Back in 2005, I actually made a bet about those color names with a lexicographer Grant Barrett who's compiled a dictionary of political slang. The American Dialect Society had just chosen red states and blue states as its Words of the Year for 2004. Barrett said that those terms would join right and left as a permanent fixture of the political lexicon. I said they'd be passe in 10 years' time. As the clock ticks down, it looks like it's going to be a split decision. The media still use red and blue when they're talking about the electoral map, but not for some deep, cultural divide. People don't talk much about red and blue America anymore. That red-blue distinction came about as pure serendipity. During the marathon battles over the recount in the 2000 election, those just happened to be the colors the media were using for the broad swaths of states that went for Bush or Gore. But the colors instantly became a proxy for all the differences in values and lifestyle that seemed to be cleaving the country into warring tribes.
That picture really had its roots in the '70s when we all took to using marketing jargon like upscale, yuppie and lifestyle itself to map out our cultural geography. And we suddenly discovered this nation called Middle America sitting in our midst. For the right, it was an occasion to brand liberals with the consumer choices that revealed them for the posers they were. Liberals drove a safe but ugly car built by the Socialist Swedes. They consumed chardonnay and brie. And they followed sports that didn't require helmets or gasoline. In 1997, David Brooks coined the phrase latte liberal in a piece about the Bourgeois Bohemians in his Washington, D.C. neighborhood - people who signaled their status discreetly by spending excessive amounts of money on staples like bottled water and organic lettuce, not to mention $3 cafe lattes. It seemed a perfect symbol for liberal ideals - pallid, frothy and foreign.
Those stereotypes all came together in a brilliant TV ad sponsored by the conservative Club for Growth that ran during the 2004 Iowa Democratic primary. An announcer asks a middle-aged couple what they think of Howard Dean's tax plan. The man starts, I think Howard Dean should take his tax-hiking, government-expanding, latte-drinking, sushi-eating, Volvo-driving, New York Times-reading - and his wife continues body-piercing, Hollywood-loving, left-wing freak show back to Vermont where it belongs. I thought that line was pure genius and appropriated it for the subtitle of a book I was writing on political language. Those piled-on participials enabled you to ridicule liberal affectations while conspicuously dropping your Gs. The line wasn't supposed to make a lot of demographic sense. You had an image of Marilyn Manson poring over Paul Krugman's latest column while he nibbles on his California Roll. But the writer of the ad nailed the snooty liberal as a comic type, like the pretentious foils in a Woody Allen movie. The left couldn't really respond in kind. When liberals denounce red-state conservatives as knuckle-dragging, Bible-thumping, gun-fondling bubbas, they just confirmed that they're condescending elitists. In fact, when you encounter a phrase like beer-guzzling redneck on the web, it's most often coming from a conservative who's reminding the people of the heartland just what the liberals think of them.

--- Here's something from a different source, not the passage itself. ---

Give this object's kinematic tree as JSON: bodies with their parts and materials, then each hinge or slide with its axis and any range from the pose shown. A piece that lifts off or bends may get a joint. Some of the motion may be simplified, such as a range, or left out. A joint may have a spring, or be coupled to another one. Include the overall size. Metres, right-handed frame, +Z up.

It took the appearance of the red-blue color coding in 2000 to put those lifestyle differences literally on the map. For a while, those divisions were all that people could talk about. They signaled a values chasm, a clash of cultures. The conservative columnist John Podhoretz said the country was devolving into two nations - divided not by race or income, but by pure affect. The reds incapable of irony, the blues incapable of nothing but. The media made a parlor game of assigning everything to a place on the national color wheel - red and blue hairstyles, rock groups, fertilizer brands, salads. Then after 2008, the whole narrative abruptly dropped out of sight. The references to latte liberals, to red and blue America, even to family values, all off anywhere from 70 to 90 percent in the media since then. There's no shortage of explanations - the economy, Obama's election, the Republicans' lurch rightwards or credit the influence of Starbucks and "Will And Grace." In retrospect, the whole two-Americas business was mostly the narcissism of small differences, many of which wound up being no differences at all.
When we talk about our divisions now, it's with new language that reflects the rediscovery of the old distinctions of race and class - the 1 percent, the 47 percent, the makers and takers, the fat cats. In retrospect, that yawning cultural chasm between the kale-chewing blues and the iceberg lettuce-crunching reds was never more than a blurry line between market segments of the white middle class. We may be more divided than ever, but not just because of our irreconcilable tastes in greens.
GROSS: Geoff Nunberg is a linguist who teaches at the University of California, Berkeley, School of Information.